Whether they'll admit it or not, the Republicans are taking a page or 10 from the 2008 Obama digital campaign playbook. Indeed, nearly every Republican presidential candidate has by now produced a campaign site flaunting Obama-esque design and social media features.
So what should the Democrats do about all this copycat coding? Closely examine the digital competition on the other side of the aisle, and find new ways to out-innovate again in 2012.
Take Mitt Romney's campaign site, for instance. If anyone has Obama's digital style down, it's this Republican front runner -- from the fancy Romney logo to a personal fundraising tracker and social media like "Mitt Mobile," this website has it all. In fact, the site is so heavily inspired by the Obama brand that this kind of techy platform will no longer set a campaign apart. So, maybe the Obama team needs to counter by using unsocial media, or bad design. Or, maybe it's time to come up with an entirely new digital crowd-pleaser, something really useful that Romney can't possibly reproduce... how about developing a socially-networked jobs site for the unemployed, hosted on whitehouse.gov?

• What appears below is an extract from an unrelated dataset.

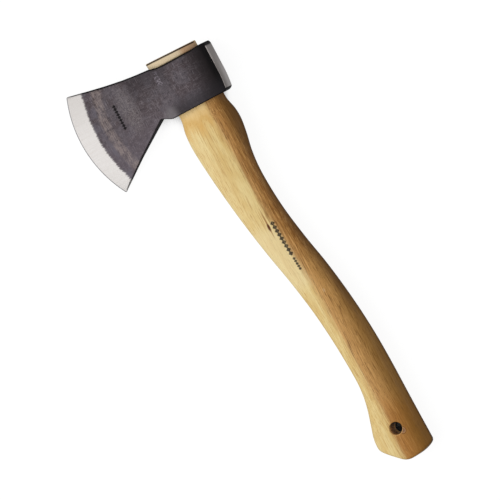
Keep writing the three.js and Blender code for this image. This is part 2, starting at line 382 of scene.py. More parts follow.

While Romney goes for a flashy faux Obama style, Michele Bachmann instead uses the simplest of Obama techniques: inspirational language and social media. Uniting the harping ferocity of a McCain with the prophetic language of an Evangelical preacher, Bachmann's platform presents her as a "principled reformer" (Martin Luther, anyone?) whose "greatest calling in public service is to ensure that the liberties enshrined in our founding documents are handed down from this generation to the next." Judging by a photo of the candidate in a yellow jacket, gold jewelry, and a sea of followers beneath her, she does seem to project a certain devotional glow. Using straightforward messaging and basic social media (TXT, Facebook, Twitter, and Youtube), the Bachmann campaign does a good job offering obvious actions for her Tea Party followers to take. The lesson? Doesn't hurt to keep it simple, Obama team.
While simplicity is important, so is originality, of which Newt Gingrich's page exhibits not much. While they're undeniably striving for that Obama finesse, the site actually reads more like a slightly arrogant budget airline ad than a political campaign. For one, there are quotes featuring the candidate's own brilliant comments, in quotation marks. And in a slightly desperate move, there are no less than three DONATE buttons, right next to one another. Remarkably, the Gingrich platform also borrows a key catch phrase from President Obama's latest State of the Union ("Win the future" sound familiar?). Even if it does come out of beta-testing, it doesn't look like the Gingrich platform will be competing with Obama's anytime soon.
Now, if there's one Republican who is making the most of his digital space it's "T-Paw," whose cutesy nickname seems slightly at odds with a bold campaign slogan like "TIME FOR TRUTH." What Pawlenty's platform does a little differently is combine a political campaign with the likes of foursquare. That's right, folks, beyond liking Pawlenty on Facebook, you can also win points and badges for volunteering your time. This novelty might prove to be a stroke of genius, or it might result in some disappointed supporters if they don't at least win a half-price beer once in a while. In the end, the Pawlenty campaign's creative risk-taking could offer some welcome competition for the Obama camp, inspiring them to reach just a little bit higher.
Of course, there are other Republican candidates making waves in the digital world -- notably Rick Santorum, of neologistic fame, as well as a certain social media maven who has yet to declare her candidacy. Not to mention the potential challenge posed by newly-minted candidate Jon Huntsman, whose as yet non-existent site currently risks being confused with that of a chemical manufacturer.
Websites and digital tools aside though: the 2012 presidential campaign will come down to which candidates do the best job communicating with and engaging voters from every possible angle. For the Obama campaign to pull it off again, it should make sure that people truly understand the administration's many accomplishments, and empower voters to keep the country moving in the right direction.